Preliminary ARIMA Analysis
Observing the time plot of the average deviation from the meteorological station, the mean is generally increasing linearly hinting that the time series data is non-stationary. Because it doesn’t seem like an exponential or logarithmic growth, initial data transformations isn’t necessary except for differencing. In addition, the variability with time seems to be generally consistent.
Because the series seems to be linearly increasing, to eliminate linearity we will difference once. Technically, the process can be looked at as an ARIMA(p, 1, q) model for the series. The plot of the differenced series shows stationary with consistent mean and variance throughout time.
To help choose the values for the parameters, p and q, the plots of the acf and pacf will be observed.
The significant lags of pure AutoRegressive (AR) models will cut off after lag p in the PACF function. While the significant lags of pure Moving Average (MA) models will cut off after lag q in the ACF function. The sample ACF and PACF look consistent with x being either an MA(1) process or an AR(8) process. The ARIMA process of the original undifferenced series corresponds to ARIMA(0,1,1) and ARIMA(8,1,0).
Since we are fitting the differenced data, the process used will be ARIMA(0,0,1) and ARIMA(8,0,0) respectively. We can also exclude the include.DRIFT=TRUE.
We see that the fitted MA(1) model has σ=.03. The fitted AR(4) model has σ=.029. At this point, both models look similarly promising. To rule out one model, diagnostic plots will be observed to cancel the model with a bad fit.
The diagnostic plots for both models seem to show that both models are promising. For the MA(1) model, the ACF of residuals show that six out of 25 lags are significant while the QQ points generally fit along the line. The tails of the plot stray away from the normal line. Similarly the AR(8) model only has about four out of 25 significant lags and a good fit of the normal QQ plot. Though the tail ends of the qq plot stray away from the normal line, the model still seems to be acceptable. The standardized results plot for both models show that the residuals closely mimic white noise and is stationary with constant mean and variance throughout.

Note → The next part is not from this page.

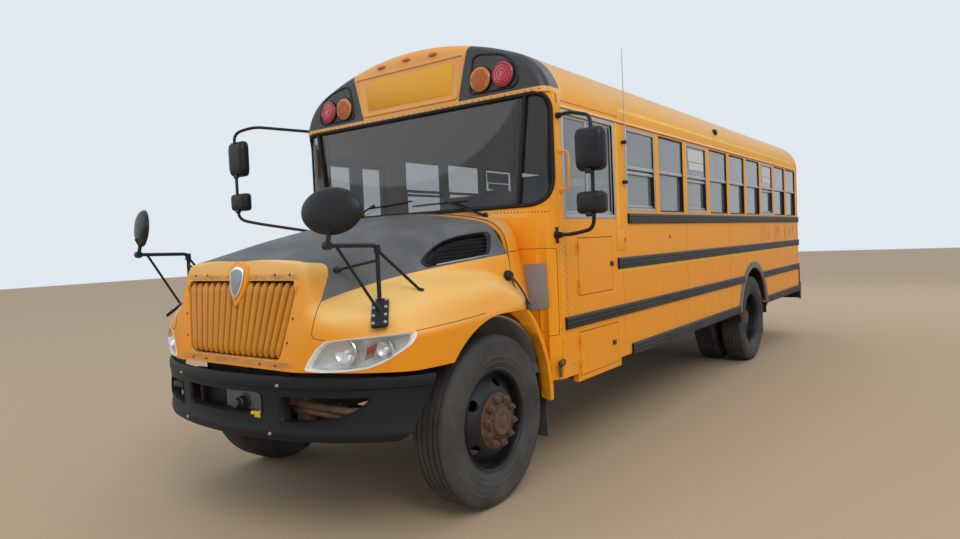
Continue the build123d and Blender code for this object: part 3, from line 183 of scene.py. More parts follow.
def makeBlack(name, rough, dusty, coat, grain, shine=0.5):
    m = Mat(name)
    cloud = m.noise(2.6, 6.0, 0.62)
    fine = m.noise(26.0, 4.0, 0.6)
    mask = (cloud.step(0.42, 0.8) * 0.6 + fine.step(0.55, 0.8) * 0.35) * dusty
    base = m.mix(mask.clamp(), paintLook["black"], paintLook["blackDust"])
    scratch = m.noise(1.0, 3.0, 0.6, (60, 3, 60)).step(0.68, 0.75)
    base = m.mix(scratch * 0.12 * dusty, base, paintLook["scratch"])
    return m.set(Base_Color=base, Roughness=(rough + 0.25 * cloud - 0.08).clamp(), Coat_Weight=coat, Coat_Roughness=0.3,
                 Normal=m.bump(m.noise(300.0, 2.0, 0.5), grain, 0.0006), Specular_IOR_Level=shine)


def makeRubber(name):
    m = Mat(name)
    cloud = m.noise(4.0, 5.0, 0.6)
    fine = m.noise(60.0, 4.0, 0.6)
    dust = (cloud.step(0.3, 0.75) * 0.55 + fine.step(0.5, 0.75) * 0.3).clamp()
    return m.set(Base_Color=m.mix(dust, (0.024, 0.0235, 0.023), (0.098, 0.092, 0.080)),
                 Roughness=(0.68 + 0.2 * cloud).clamp(), Normal=m.bump(m.noise(180.0, 3.0, 0.6), 0.2, 0.001))


def makeRust(name, amount, paint=(0.018, 0.018, 0.018)):
    m = Mat(name)
    patch = m.noise(9.0, 8.0, 0.7).step(0.62 - 0.35 * amount, 0.78 - 0.2 * amount)
    rust = m.mix(m.noise(45.0, 5.0, 0.65), (0.050, 0.027, 0.016), (0.19, 0.095, 0.050))
    return m.set(Base_Color=m.mix(patch * (0.35 + 0.65 * amount), paint, rust), Roughness=(0.5 + 0.4 * patch).clamp(),
                 Metallic=(0.35 - 0.3 * patch).clamp(), Normal=m.bump(m.noise(120.0, 5.0, 0.7) * patch, 0.5, 0.002))


def makeMetal(name, color, rough, dull, metallic=1.0):
    m = Mat(name)
    cloud = m.noise(7.0, 5.0, 0.6)
    grit = m.noise(90.0, 3.0, 0.6)
    return m.set(Base_Color=m.mix((cloud * dull).clamp(), color, shade(color, 0.45)), Metallic=metallic,
                 Roughness=(rough + 0.25 * grit - 0.1).clamp(), Normal=m.bump(grit, 0.12, 0.0008))


def makeGlass(name, color, alpha, dust):
    m = Mat(name)
    haze = m.noise(3.0, 5.0, 0.6).step(0.35, 0.8)
    return m.set(Base_Color=m.mix(haze * dust * 3.0, color, (0.30, 0.31, 0.29)), Roughness=(0.03 + 0.12 * haze * dust * 4).clamp(),
                 Alpha=(alpha + haze * dust).clamp(), IOR=1.52, Coat_Weight=1.0, Coat_Roughness=0.03)


def makePlain(name, color, rough=0.6, vary=0.25, grain=0.15, scale=120.0, metallic=0.0):
    m = Mat(name)
    cloud = m.noise(5.0, 5.0, 0.6)
    return m.set(Base_Color=m.mix((cloud * vary).clamp(), color, shade(color, 0.45)), Metallic=metallic,
                 Roughness=(rough + 0.2 * cloud - 0.1).clamp(), Normal=m.bump(m.noise(scale, 3.0, 0.6), grain, 0.001))


def makeLens(name, color, cellSize=70.0):
    m = Mat(name)
    cell = m.cells(cellSize, 0.15)
    return m.set(Base_Color=m.mix(cell.step(0.15, 0.6) * 0.5, color, shade(color, 0.35)), Roughness=0.16,
                 Normal=m.bump(cell, 0.55, 0.004), Coat_Weight=0.8, Coat_Roughness=0.06,
                 Emission_Color=color, Emission_Strength=0.0)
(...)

Since there is not a model that I can rule out with the diagnostic plots, I will choose the model with the lowest Information Criteria Metrics (AICC, AIC, BIC) that penalizes model complexity and prediction error.
All three information criteria results (aic,aicc,bic) show that AR(8) have the lowest error and is the better choice than MA(1).
By narrowing my model choice to only AR(8), I will forecast for the next 24 months which translates to 2 years from 2020 to 2022.
The blue line shows my line of prediction for the temperature deviation in the next two years. The shaded grey and blue lines show the .95 confidence interval of the prediction.